Quote exactly the lines from the line containing "Write part 3" to the line containing "with one shader.", both lines included, please, and nothing more.

Stored data entries -
>> BEGIN

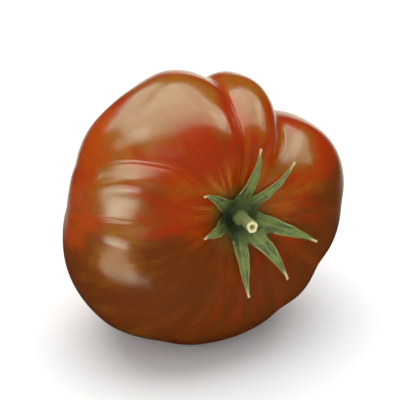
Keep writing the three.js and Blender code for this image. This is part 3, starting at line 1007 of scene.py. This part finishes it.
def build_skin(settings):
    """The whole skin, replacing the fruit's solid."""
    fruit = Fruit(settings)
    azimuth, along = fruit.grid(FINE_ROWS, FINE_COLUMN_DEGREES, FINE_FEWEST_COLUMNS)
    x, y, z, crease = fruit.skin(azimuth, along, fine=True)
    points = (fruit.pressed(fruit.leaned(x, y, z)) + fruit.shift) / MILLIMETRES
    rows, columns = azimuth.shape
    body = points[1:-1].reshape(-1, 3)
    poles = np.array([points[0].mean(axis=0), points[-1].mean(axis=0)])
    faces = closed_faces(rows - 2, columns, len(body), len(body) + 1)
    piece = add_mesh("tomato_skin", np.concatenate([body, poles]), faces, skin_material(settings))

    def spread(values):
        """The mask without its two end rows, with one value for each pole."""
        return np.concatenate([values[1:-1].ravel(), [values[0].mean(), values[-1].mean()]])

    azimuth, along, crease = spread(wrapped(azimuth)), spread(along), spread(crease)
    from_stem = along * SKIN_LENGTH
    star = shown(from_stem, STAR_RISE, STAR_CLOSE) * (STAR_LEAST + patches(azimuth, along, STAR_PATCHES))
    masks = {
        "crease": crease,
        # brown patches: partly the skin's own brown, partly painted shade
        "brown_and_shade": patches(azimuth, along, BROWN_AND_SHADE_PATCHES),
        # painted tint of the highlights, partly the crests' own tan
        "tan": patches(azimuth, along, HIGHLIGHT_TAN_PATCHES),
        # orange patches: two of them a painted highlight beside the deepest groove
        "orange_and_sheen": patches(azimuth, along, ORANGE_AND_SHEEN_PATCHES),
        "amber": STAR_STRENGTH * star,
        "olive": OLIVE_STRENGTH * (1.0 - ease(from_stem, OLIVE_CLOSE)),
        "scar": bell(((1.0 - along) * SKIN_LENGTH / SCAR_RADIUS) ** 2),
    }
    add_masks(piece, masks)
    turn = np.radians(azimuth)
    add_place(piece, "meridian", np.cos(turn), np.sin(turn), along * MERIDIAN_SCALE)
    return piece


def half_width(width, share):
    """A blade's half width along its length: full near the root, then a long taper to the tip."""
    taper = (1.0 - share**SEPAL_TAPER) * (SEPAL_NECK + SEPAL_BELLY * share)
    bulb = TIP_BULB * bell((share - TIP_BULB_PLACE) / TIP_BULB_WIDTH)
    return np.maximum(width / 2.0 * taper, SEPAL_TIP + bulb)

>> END
>> BEGIN

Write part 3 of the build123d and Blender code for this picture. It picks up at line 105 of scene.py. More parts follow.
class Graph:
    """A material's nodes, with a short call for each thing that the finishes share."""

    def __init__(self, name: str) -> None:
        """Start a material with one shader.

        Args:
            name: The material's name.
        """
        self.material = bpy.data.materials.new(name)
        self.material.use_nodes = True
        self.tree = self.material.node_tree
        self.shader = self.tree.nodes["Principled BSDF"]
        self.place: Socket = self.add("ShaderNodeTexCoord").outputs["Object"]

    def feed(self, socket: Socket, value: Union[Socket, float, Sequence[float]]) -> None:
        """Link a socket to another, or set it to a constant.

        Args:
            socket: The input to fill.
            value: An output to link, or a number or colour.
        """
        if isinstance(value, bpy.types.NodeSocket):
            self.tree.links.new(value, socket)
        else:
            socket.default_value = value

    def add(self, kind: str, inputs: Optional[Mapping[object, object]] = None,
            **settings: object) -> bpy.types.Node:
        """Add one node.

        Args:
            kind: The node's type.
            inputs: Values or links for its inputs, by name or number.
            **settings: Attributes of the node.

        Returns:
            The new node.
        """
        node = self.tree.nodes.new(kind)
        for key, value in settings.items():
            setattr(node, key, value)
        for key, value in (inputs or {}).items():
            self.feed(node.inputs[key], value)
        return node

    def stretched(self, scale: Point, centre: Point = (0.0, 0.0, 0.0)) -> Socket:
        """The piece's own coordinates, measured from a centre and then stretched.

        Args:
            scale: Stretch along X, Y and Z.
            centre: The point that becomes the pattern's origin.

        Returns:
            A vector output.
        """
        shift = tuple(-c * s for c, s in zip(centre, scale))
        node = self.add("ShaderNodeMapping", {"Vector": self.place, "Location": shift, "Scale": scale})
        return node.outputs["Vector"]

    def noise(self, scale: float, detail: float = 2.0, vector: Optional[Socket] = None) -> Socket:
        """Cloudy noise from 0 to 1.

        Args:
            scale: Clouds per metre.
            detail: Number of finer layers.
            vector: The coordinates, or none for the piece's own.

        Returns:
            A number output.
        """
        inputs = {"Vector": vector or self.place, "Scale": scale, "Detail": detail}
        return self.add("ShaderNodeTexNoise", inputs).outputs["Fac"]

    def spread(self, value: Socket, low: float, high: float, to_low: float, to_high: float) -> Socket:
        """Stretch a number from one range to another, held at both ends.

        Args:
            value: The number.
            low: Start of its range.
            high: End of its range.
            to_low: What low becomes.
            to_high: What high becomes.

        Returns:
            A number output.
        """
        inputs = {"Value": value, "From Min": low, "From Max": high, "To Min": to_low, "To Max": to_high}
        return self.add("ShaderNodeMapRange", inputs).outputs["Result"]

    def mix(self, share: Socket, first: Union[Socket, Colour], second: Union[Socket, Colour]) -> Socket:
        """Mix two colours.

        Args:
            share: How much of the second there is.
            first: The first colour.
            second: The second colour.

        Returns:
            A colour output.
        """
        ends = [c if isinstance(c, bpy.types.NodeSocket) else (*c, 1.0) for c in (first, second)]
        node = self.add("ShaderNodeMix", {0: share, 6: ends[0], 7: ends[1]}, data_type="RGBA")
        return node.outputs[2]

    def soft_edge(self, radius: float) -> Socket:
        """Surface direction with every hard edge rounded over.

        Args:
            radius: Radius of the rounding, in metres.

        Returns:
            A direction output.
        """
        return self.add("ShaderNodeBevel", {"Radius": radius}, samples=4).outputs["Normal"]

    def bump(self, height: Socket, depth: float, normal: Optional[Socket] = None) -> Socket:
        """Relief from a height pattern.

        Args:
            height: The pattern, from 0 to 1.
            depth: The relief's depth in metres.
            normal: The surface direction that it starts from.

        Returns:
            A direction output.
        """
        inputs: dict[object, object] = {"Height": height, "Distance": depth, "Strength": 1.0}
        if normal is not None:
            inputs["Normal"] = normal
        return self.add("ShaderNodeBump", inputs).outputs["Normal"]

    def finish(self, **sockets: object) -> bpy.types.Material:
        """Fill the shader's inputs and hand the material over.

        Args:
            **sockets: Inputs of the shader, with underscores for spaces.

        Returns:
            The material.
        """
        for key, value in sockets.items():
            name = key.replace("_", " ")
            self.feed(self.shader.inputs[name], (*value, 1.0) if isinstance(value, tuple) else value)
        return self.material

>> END

THE ANSWER -
Write part 3 of the build123d and Blender code for this picture. It picks up at line 105 of scene.py. More parts follow.
class Graph:
    """A material's nodes, with a short call for each thing that the finishes share."""

    def __init__(self, name: str) -> None:
        """Start a material with one shader.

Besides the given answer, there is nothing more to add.